Longing for an Absent God presents a satisfying survey of several major fiction writers of the contemporary period, bound together by their diverse relationships to Roman Catholicism. It suggests as a loose thesis that a sincerity of belief strikingly present to Catholicism in the early twentieth century has given way to a more complicated literary dynamic and aesthetic, to the “tension and interplay between lapsed and practicing Catholic writers” and their powerful articulations of the relationship between faith and doubt (33). Perhaps the greatest benefit of this book is to place writers not always featured as Catholic (such as Toni Morrison) in the company of some usual suspects (Flannery O’Connor, Walker Percy), and in doing so to suggest the richness of a Catholic tradition that has navigated currents of faith and doubt in complicated ways.

In the introduction to the book, Ripatrazone sets up the terms of his argument using brief and exemplary readings of Don Delillo and Ron Hansen. Here Ripatrazone shows that a longing for faith is common to both lapsed and practicing Catholics in the secular frame of contemporary America. This is one of the book’s strongest chapters, and rightly so, since it sets the important terms of its survey: that the desire for God persists, whether writers remain in the church or have left it.

Following the introduction, the book operates in three general movements. The first reviews authors taken as faithful to Roman Catholicism, and who use their literary work to explore the challenges of faith without significantly undermining it: Graham Greene, Flannery O’Connor, Walker Percy, and Andre Dubus. The second movement, which comprises the great portion of the book, reviews those authors who most clearly exemplify the rising doubt and lingering desire Ripatrazone aims to unearth and explain. This is the book’s most interesting portion, with readings of Don Delillo, Thomas Pynchon, Toni Morrison, Cormac McCarthy, and an especially compelling chapter on [End Page 90] Louise Erdrich. The final chapter reviews two recent fiction writers uncompromisingly committed to Catholic faith: Alice McDermott and Phil Klay. The implication here is that a period of ambivalent faith in Catholic literary culture may have given way in the twenty-first century to a newly committed set of religious voices.

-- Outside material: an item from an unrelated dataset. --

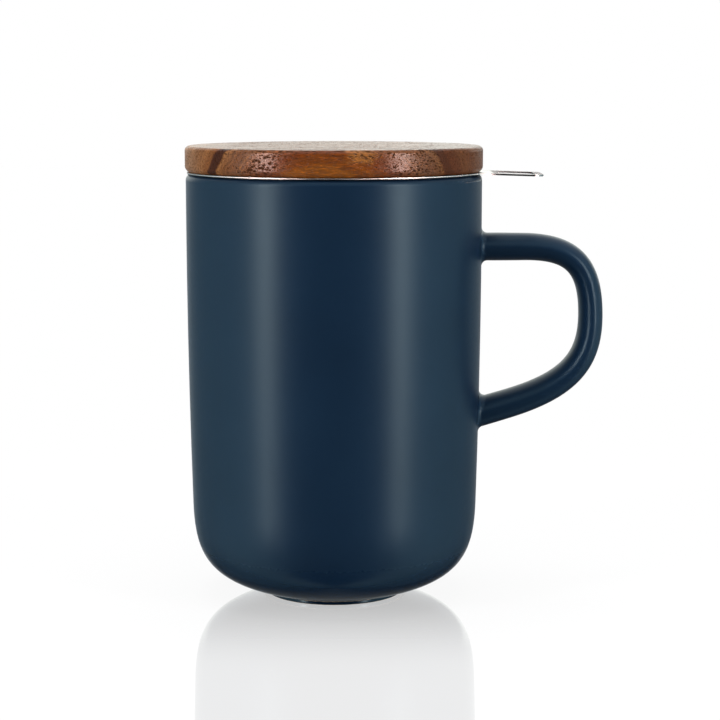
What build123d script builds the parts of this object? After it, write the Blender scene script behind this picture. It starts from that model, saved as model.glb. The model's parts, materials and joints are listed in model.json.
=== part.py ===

Those readers interested in the intersection between theology and contemporary fiction will find Longing for an Absent God engaging and clear. Academics may find the readings and references thin in places, but I don’t take scholars to be the book’s primary audience, so this is not a significant critique. I do, however, want to register two concerns, one with the book’s assumptions and another with its scope. First, from the opening page Catholic faith is quite uncritically likened by Ripatrazone to belief—that is, to cognitive assent. When writers are read as ambivalent about their Catholicism in this book, their ambivalence usually has to do with their uncertainties around belief, with their complicated relationships to doctrine. But the notion that faithfulness is simply and directly synonymous with cognitive doctrinal assent is a particularly European, modern, even Protestant, assumption (though Luther himself described New Testament pistis as trust rather than belief). The book implies that what makes one unambivalently Catholic is unambivalent belief, but religion is surely more complicated than that. Relatedly, I wonder if the book inherits this limiting frame from the assumptions of the authors who undergird its beginning. For figures such as O’Connor, Percy, and Delillo, belief (or the lack of it) is what matters. But for figures such as Morrison and Erdrich, there is more to Catholic religion than the conceptual inheritance (and colonialist context) of the Counter-Reformation. For this reason, I was sorry to see the Chicana novelist Ana Castillo not included in the volume. In a book about American fiction, it is odd to see the English writer Graham Greene included and the Chicagoan Ana Castillo left aside. Be that as...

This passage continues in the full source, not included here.